Not so in a big city. The randomness of a metropolis should not be overstated, mind you – after all, commuters pass through a limited set of locations on a daily basis, and it is typical to see faces repeated over weeks and months as one makes one’s way to work and back. But familiarity is not meaning. A second glimpse of a beautiful woman that one may have seen once before does not make her any better known to you. However much you may attempt to deduce from her clothing, her age, her hair, her way of standing, the presence or absence of polish on her nails, indeed whatever observations you may have captured from that glance and then filtered through your almost certainly inaccurate mental model of demographics, neighbourhoods, and character types… after all that, you don’t really know anything.

And then the subway doors open and she disappears into the crowd on the platform.

The wonder of that moment lies in both its impermanence and its indifference. She was there, and now she is gone. You may never catch sight of her again. For a few seconds afterwards you may even feel a small, instinctive ache in your heart – but your heart is worldly-wise and moves on quickly, letting your busy mind distract it from its focus of a moment before. The moment’s indifference touches you next, as you realize that it was subjectively yours – you felt it, fully, and no one else did – and at the same time, objectively, it had nothing whatsoever to do with you. The woman didn’t notice you, didn’t realize you’d noticed her, and wouldn’t have cared that you did, if she had. All through that moment (of yours) she remained concerned, naturally enough, only with her own purposes and her own thoughts.

Somewhere in this combination of the fleeting and the self-purposed, I think, is an echo of the old aesthetic concept of the sublime: the perception of beauty as an aspect of something that transcends us as individuals. The nineteenth-century Romantics saw the sublime in stormy oceans, and in sunlit mountain peaks. To them, the natural world was awesome and beautiful at the same time, and it didn’t care whether we observed it or not. It had its own purposes, its own mechanisms. Someone afforded a glimpse of the sublime was simply lucky; their personal merit had nothing to do with it. And luck has a magical feel to it that is close to grace.
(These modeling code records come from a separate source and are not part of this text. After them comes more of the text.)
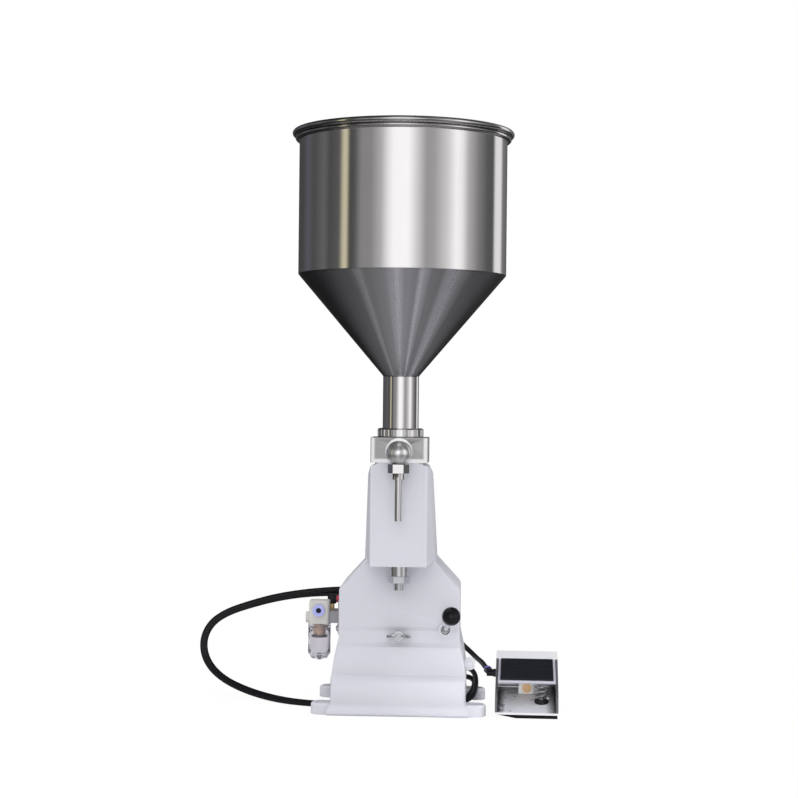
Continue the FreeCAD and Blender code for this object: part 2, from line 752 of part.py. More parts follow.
def make_valve_block():
    front = column_front
    block = box(-block_half, block_half, front, front + 2 * column_reach, column_top_z, block_top_z)
    block = rounded(block, 1.2, upright)
    block = joined(block, rod(spigot_radius, V(0, head_y, block_top_z - 1), V(0, head_y, spigot_top_z)))
    throat = [(0, column_top_z - 1), (chamber_radius, column_top_z - 1), (chamber_radius, chamber_top_z - 2),
              (inlet_throat, chamber_top_z), (inlet_throat, chamber_top_z + 4),
              (neck_radius - hopper_wall, spigot_top_z), (neck_radius - hopper_wall, spigot_top_z + 1),
              (0, spigot_top_z + 1)]
    cuts = [turned(throat, HEAD),
            rod(nose_spigot + running_gap, V(0, front - 1, outlet_z), V(0, front + nose_spigot_depth, outlet_z)),
            rod(outlet_cavity, V(0, front, outlet_z), V(0, outlet_seat_y, outlet_z)),
            rod(outlet_throat, V(0, front, outlet_z), V(0, head_y, outlet_z))]
    for x, y in block_screw_places():
        cuts.append(rod(block_screw_radius + 0.3, V(x, y, column_top_z - 1), V(x, y, block_top_z + 1)))
        cuts.append(rod(block_screw_head + loose_gap, V(x, y, block_top_z - block_screw_head_height),
                        V(x, y, block_top_z + 1)))
    for cut in cuts:
        block = block.cut(cut)
    keep("valve_block", block)
    keep("block_screws", group([cap_screw(x, y) for x, y in block_screw_places()]))
    keep("inlet_valve_ball", Part.makeSphere(inlet_ball_radius, V(0, head_y, inlet_ball_z)))
    cage_foot = column_top_z - cage_depth
    cage = pipe(cage_reach, cage_reach - 3.8, V(0, head_y, column_top_z - cage_height), V(0, head_y, column_top_z))
    bars = [box(-cage_reach + 1, cage_reach - 1, head_y - 2, head_y + 2, cage_foot, cage_foot + 3),
            box(-2, 2, head_y - cage_reach + 1, head_y + cage_reach - 1, cage_foot, cage_foot + 3)]
    bars = joined(*bars).common(rod(liner_bore - 0.4, V(0, head_y, cage_foot), V(0, head_y, column_top_z)))
    posts = []
    for side in (-1, 1):
        near = side * (liner_bore - 0.6)
        far = side * (cage_reach - 3.9 - 0.6)
        x0, x1 = sorted((near, far))
        posts.append(box(x0, x1, head_y - 2, head_y + 2, cage_foot, column_top_z - 1))
        posts.append(box(-2, 2, head_y + x0, head_y + x1, cage_foot, column_top_z - 1))
    keep("inlet_valve_cage", joined(cage, bars, *posts))
    foot = cage_foot + 3
    keep("inlet_valve_spring", coil_spring(inlet_spring_radius, inlet_spring_wire, V(0, head_y, foot),
                                           inlet_ball_z - inlet_ball_radius + 1.2 - foot, 4))


def cap_screw(x, y):
    """Socket head screw that holds the valve block on the column."""
    seat = block_top_z - block_screw_head_height
    head = rod(block_screw_head, V(x, y, seat), V(x, y, block_top_z - 0.6))
    socket = hexagon(4.0, V(x, y, block_top_z - 3.0), 4.0)
    shank = rod(block_screw_radius, V(x, y, column_top_z - block_screw_depth), V(x, y, seat))
    return joined(head.cut(socket), shank)


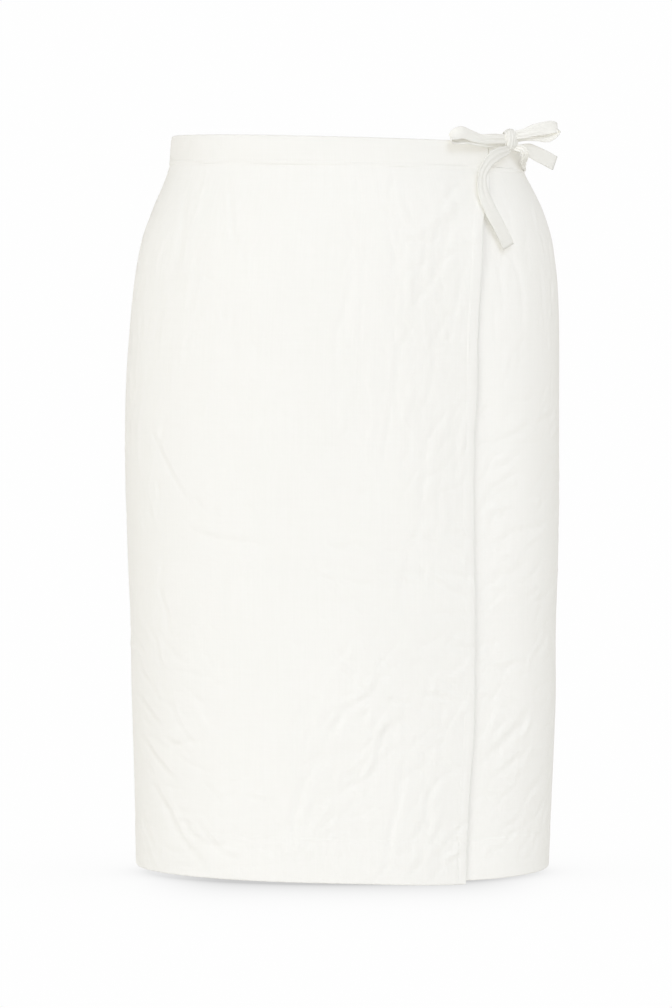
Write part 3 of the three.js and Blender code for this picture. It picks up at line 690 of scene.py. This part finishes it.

It’s not really about sunlit peaks, of course; if it was, I’d shoot those. But I am attracted to this style of photography in large part because the final image doesn’t seem to assume its subject has been placed in front of a camera solely for the viewer’s pleasure. Urban faux candid (the faux is what separates it from traditional street photography, in that my subject is knowingly participating in a photosession) seeks to create an aesthetic in which beauty is apparent or discoverable – glimpsed – but not prioritized as the point of the picture. The subject is in the midst of getting things done. She (or he) has a life, and her own plans. You’re lucky to have seen her – and no, she doesn’t care that you did.